Sarebbe bello se la Befana portasse diamanti al posto del carbone! Il diamante infatti è carbonio puro esattamente come la grafite che si usa per fare le matite. La cosa è stata dimostrata già nel 1772 da Antoine-Laurent de Lavoisier, che ha bruciato in ossigeno puro sia il diamante che la grafite mostrando che si forma la stessa quantità di anidride carbonica.
Il carbonio entra per lo 0,18 % in peso nella composizione della crosta terrestre; è quindi il decimo elemento più abbondante, dopo ossigeno, silicio, alluminio, ferro, calcio, magnesio, sodio, potassio e titanio. Costituisce il 23% del corpo umano, preceduto dall’ossigeno solo perché la quantità di acqua è circa il 60% del peso del corpo. Il carbonio è l’elemento chimico fondamentale in tutte le molecole che costituiscono gli esseri viventi.
Il carbonio puro si presenta in due forme cristalline: la grafite e il diamante. La grafite è la forma stabile, a temperatura e pressione ambiente, mentre il diamante è la forma stabile a pressioni superiori a 50.000 atmosfere (vedi il grafico qui sotto).
Solo l’estrema difficoltà a trasformarsi in grafite a temperatura ambiente (si dice che è metastabile) fa sì che nessuno abbia mai visto un diamante trasformarsi spontaneamente in grafite: tranquilli, i gioielli sono al sicuro!
La formazione dei diamanti può quindi avvenire solo ad altissime pressioni e queste si formano naturalmente solo a grandi profondità (intorno ai 200 km) e a temperature attorno ai 1000 °C in particolari condizioni geochimiche.
Il ciclo del carbonio ha visto aumentare il suo interesse per la nota discussione sull’effetto delle emissioni di anidride carbonica sul riscaldamento globale. I principali assorbitori di anidride carbonica sono notoriamente i vegetali e le masse oceaniche ma sono presenti meccanismi che portano al sequestro di carbonio superficiale negli strati profondi della terra. Per questo si è costituito nel 2009 l’Osservatorio del carbonio profondo per favorire lo studio del ciclo del carbonio oltre gli scambi superficiali.

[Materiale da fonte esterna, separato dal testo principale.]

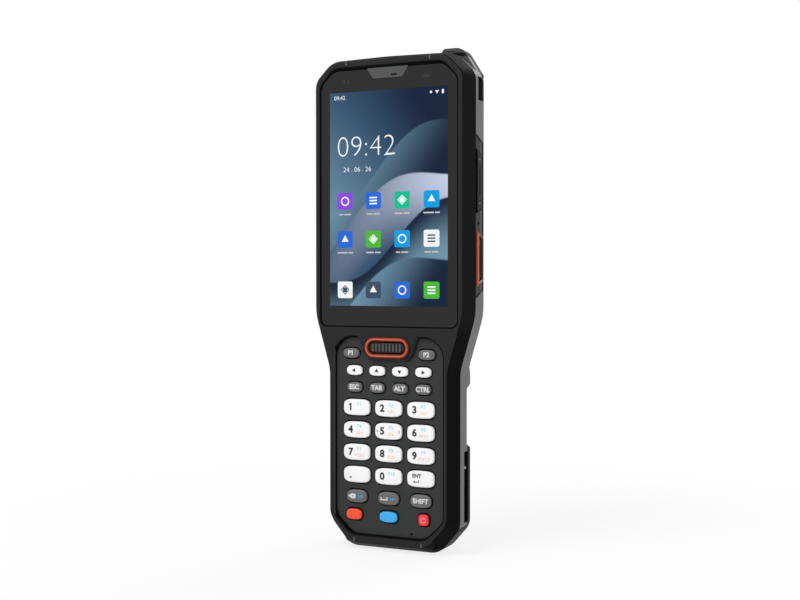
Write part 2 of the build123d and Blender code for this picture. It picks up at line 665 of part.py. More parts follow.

Nell’ambito delle attività promosse dall’Osservatorio, nel primo numero di novembre della rivista Nature Communications è stato pubblicato un articolo in cui si dimostra, mediante un modello matematico della chimica in un mezzo acquoso a grande profondità, come negli strati profondi della litosfera, a circa 500.000 atmosfere e 900 °C, sia possibile la formazione di diamanti a partire dal carbonio contenuto nell’acqua sotto forma di carbonato o bicarbonato, per precipitazione dovuta a un brusca diminuzione del pH (quindi un aumento di acidità) e per l’interazione con le rocce.
La litosfera è la parte esterna rigida della Terra, comprende la crosta terrestre e si estende fino a circa 80 km sotto gli oceani e a 200 km sotto i continenti. Al di sotto si trova uno strato parzialmente fluido, molto viscoso, che costituisce la parte superiore del mantello ed è la causa del movimento delle placche che spiegano la dinamica della crosta terrestre, come per esempio la formazione delle montagne e l’origine dei terremoti.
La novità dello studio è data dal fatto che, finora, il meccanismo più accreditato di formazione dei diamanti non prevedeva la presenza di acqua e quindi non lo riteneva dipendente dal pH. D’altra parte il meccanismo spiega i dati sperimentali, anch’essi pubblicati su Nature nel 2015 (n. 524) , che rivelano le tracce di una soluzione salina (in particolare cloro e sodio) concentrata alla superficie di diamanti microscopici, cosa che fa supporre che si siano formati da acqua marina che è penetrata negli stati profondi della litosfera.
I diamanti che si formano in questo modo hanno dimensioni molto inferiori al millimetro, quindi non sono interessanti né in gioielleria né per le numerose applicazioni tecnologiche, tuttavia le condizioni meno restrittive in cui si formano fanno pensare che il meccanismo sia molto diffuso e quindi apre una finestra nuova sulla comprensione del ciclo del carbonio.
Questo non vuol dire che sicuramente gli scambi tra anidride carbonica atmosferica e superficie terrestre saranno rivoluzionati ma è un sicuro indice di quanto il meccanismo sia ancora poco conosciuto.